Farfalle with Salmon, Peas and Sage

2 servings main-course or 4 small servings

This dish provides yet another good reason to keep a bag of green peas in your freezer. They’re as good as fresh. Not only do they make a fast side dish (say, sauteed with shallots), but you can also add them to curries, frittatas and potpies.

Here, they combine with salmon for an easy, elegant pasta dish.

½ teaspoon salt, plus more as needed

8 ounces wild-caught salmon fillet, skinned

1 tablespoon butter (salted or unsalted)

1 tablespoon extra-virgin olive oil

1 medium shallot

Leaves from 1 large sprig fresh sage

Freshly ground black pepper

3 tablespoons dry white wine

¼ cup heavy cream

½ cup frozen green peas, defrosted

8 ounces dried farfalle (bowtie pasta)

Bring a large pot of water to a rolling boil over high heat. Salt it generously.

Cut the salmon into ¾-inch cubes.

Combine the butter and oil in a large skillet over medium heat. Once the butter starts to sizzle, stir in the shallot and sage.
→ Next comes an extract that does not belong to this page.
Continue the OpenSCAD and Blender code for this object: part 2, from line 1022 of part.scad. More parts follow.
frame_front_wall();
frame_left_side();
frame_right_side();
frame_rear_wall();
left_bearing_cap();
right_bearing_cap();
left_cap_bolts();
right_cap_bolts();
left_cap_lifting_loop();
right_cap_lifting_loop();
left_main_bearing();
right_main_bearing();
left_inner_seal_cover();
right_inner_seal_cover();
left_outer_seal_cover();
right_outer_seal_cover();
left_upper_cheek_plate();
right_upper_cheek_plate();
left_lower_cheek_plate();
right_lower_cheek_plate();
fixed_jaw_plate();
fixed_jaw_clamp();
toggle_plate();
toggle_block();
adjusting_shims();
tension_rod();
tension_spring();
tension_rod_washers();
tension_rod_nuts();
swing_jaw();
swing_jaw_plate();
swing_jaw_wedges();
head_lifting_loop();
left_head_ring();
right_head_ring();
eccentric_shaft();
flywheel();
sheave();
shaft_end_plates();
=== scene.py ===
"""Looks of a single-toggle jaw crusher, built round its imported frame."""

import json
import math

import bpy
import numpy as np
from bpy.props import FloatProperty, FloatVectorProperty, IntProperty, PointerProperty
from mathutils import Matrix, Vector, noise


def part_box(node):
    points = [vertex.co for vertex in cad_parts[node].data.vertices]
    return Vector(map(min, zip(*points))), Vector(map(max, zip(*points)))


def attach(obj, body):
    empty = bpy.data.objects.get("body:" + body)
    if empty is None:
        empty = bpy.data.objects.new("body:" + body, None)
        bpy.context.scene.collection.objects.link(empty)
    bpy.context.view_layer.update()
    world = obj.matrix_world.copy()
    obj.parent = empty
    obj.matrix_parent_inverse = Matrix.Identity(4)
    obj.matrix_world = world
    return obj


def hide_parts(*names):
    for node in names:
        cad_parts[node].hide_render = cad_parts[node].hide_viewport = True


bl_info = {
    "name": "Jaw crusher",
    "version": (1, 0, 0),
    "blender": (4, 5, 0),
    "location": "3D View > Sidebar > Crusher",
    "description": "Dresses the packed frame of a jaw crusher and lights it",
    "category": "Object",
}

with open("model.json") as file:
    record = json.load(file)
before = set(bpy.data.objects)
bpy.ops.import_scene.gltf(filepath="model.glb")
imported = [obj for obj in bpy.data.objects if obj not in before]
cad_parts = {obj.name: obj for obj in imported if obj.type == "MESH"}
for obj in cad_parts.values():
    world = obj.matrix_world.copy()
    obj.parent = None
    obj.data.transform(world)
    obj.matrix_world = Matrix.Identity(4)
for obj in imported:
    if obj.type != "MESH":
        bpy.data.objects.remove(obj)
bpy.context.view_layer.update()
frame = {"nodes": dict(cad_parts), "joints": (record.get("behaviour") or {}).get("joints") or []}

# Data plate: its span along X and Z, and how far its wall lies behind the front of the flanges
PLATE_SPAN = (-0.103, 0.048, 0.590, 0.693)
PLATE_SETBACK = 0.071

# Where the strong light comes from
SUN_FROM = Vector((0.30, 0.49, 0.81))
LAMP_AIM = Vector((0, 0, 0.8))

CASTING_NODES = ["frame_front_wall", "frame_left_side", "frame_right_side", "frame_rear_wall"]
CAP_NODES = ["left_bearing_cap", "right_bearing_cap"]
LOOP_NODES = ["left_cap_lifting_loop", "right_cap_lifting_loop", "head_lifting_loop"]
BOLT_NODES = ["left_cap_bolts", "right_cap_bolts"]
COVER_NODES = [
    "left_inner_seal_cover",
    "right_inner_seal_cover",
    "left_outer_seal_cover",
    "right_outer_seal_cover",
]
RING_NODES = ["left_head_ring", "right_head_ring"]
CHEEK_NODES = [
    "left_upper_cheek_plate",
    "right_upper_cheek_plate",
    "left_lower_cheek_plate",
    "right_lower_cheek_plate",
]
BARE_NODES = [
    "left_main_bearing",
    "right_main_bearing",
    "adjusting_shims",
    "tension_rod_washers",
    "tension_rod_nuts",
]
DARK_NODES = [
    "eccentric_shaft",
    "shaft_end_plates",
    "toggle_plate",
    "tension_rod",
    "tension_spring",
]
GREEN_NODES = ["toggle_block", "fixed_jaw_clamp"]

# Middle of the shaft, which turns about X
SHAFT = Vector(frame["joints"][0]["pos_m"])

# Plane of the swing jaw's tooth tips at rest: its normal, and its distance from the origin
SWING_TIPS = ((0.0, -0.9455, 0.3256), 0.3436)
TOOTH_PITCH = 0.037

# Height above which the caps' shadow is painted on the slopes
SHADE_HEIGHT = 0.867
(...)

Cook, stirring often, for 5 to 6 minutes, until the shallots have begun to soften.

Increase the heat to medium-high; add the salmon, the ½ teaspoon of salt and a generous grinding of pepper. Cook for about 1 minute, tossing the salmon gently to coat evenly.

As soon as the salmon begins to turn opaque, sprinkle in the wine. Let it bubble for about 30 seconds, then stir in the cream and peas; cook for 5 to 7 minutes to form a sauce that is barely bubbling at the edges. The peas should be heated through yet still bright green. Remove from the heat and cover to keep warm.

Add the farfalle to the boiling water; reduce the heat to medium-high and cook according to the package directions (for al dente). Drain the pasta in a colander set in the sink, reserving ½ cup of the cooking water.

Transfer the farfalle to the skillet; gently toss with the sauce until well incorporated. Add a splash or two of the cooking water, as needed, to loosen the sauce.

Divide among individual bowls and serve.